Consumers are looking for fresh, convenient, effective options for covering their roots between salon visits, to hide grey, and to add in a bit of bold color just for fun. And, nearly every demographic expects more from their hair color today than what was available a generation ago.
In June Coty’s Clairol brand launched the Color Crave collection. Meant to be more than temporary color, Color Crave is washable hair makeup, according to a press release about the new product. The mass market brand which is a go-to for boomers is targeting a younger shopper with Color Crave.
The product comes in “six metallic shades…infused with 3D crystals that transform all hair shades and textures, even the darkest hair,” explains the release. The colors, which span shades of amethyst, ruby, platinum and rose gold, are applied with a sponge-top stand-up tube applicator (something like a bingo stamper), and wash out with a single shampoo.
L’Oréal launched its Colorista product line in late 2016. That collection comprises over 30 customizable shades in both bright and pale colors. Consumers can decide how long the semi-permanent color will last by using various application processes. The product line even includes a Colorista Fading Sampoo to help color wash out faster.
For consumers who rely on salon professionals for their regular color, there’s the issue of mismatched roots between appointments. Style Edit is one brand innovating in this space to deliver hair color products that meet consumer expectations without eliminating the need for regular salon visits.
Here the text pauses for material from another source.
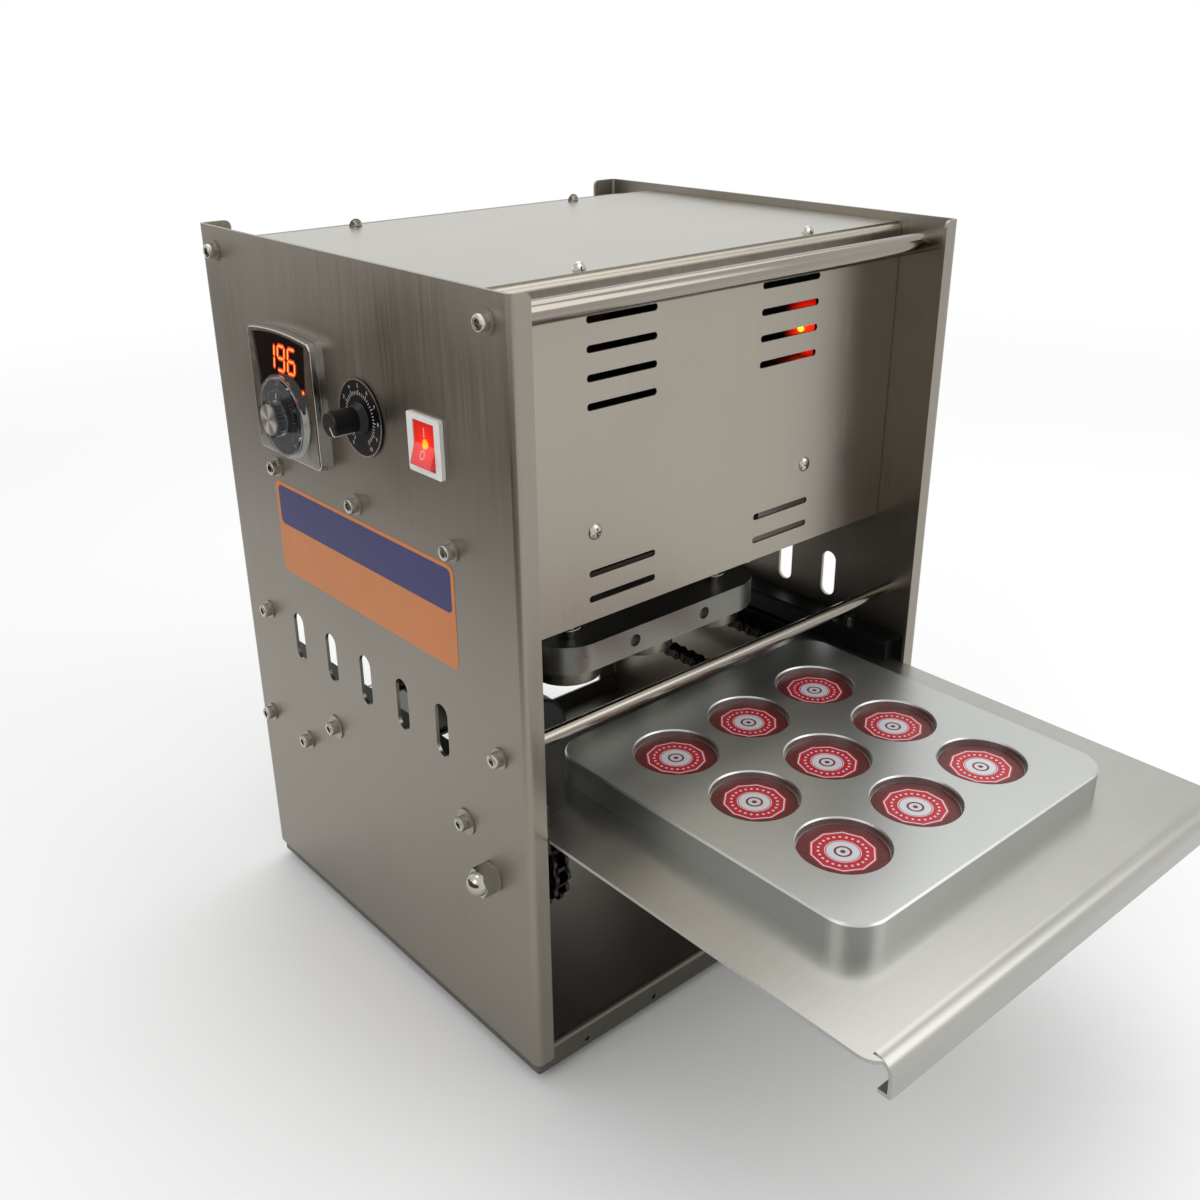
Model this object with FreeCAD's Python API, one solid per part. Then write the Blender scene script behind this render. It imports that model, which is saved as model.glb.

In July at Cosmoprof North America, Cosmetics Design sat down with Miguel Corvalan, the brand’s artistic director, and marketing director Ana Maria Gallegos-Maxwell to explore what Style Edit is doing to improve consumer options in this ‘concealer’ category.
The Style Edit root touch up binding powder is applied with a removable textile-quality sponge applicator built into the bottom of the package. Designed to cover roots without being dusty, the product washes out with shampoo, and is packaged to be portable. Corvalan tells Cosmetics Design, the touch up formula includes makeup pigments, a polymer to adhere the color to hair, and silicone “so the hair feels natural.” He acknowledges that consumers are “going to use something [to cover their roots] anyway” and his objective is to "give them something made for the job.”
Exhibiting the week at the Indie Beauty Expo in New York City is dpHue, the brand founded by Donna Pohlad in collaboration with colorist Justin Anderson, which is also offering consumers an alternative for at-home maintenance of pro hair color. The brand offers a full collection of products, ranging from a “salon-quality Root Touch-Up Kit,” to shampoo, conditioner, treatments, and a line made with apple cider vinegar.
DIY or not
Madison Reed has already established itself as an up-to-date at-home hair color brand. The brand got its start online, has moved into more conventional retail through partnerships with QVC, Ulta, and Sephora, and is now moving into the salon business. CEO Amy Errett is opening quick, personalized service salons, offering something like the Drybar experience expect for color.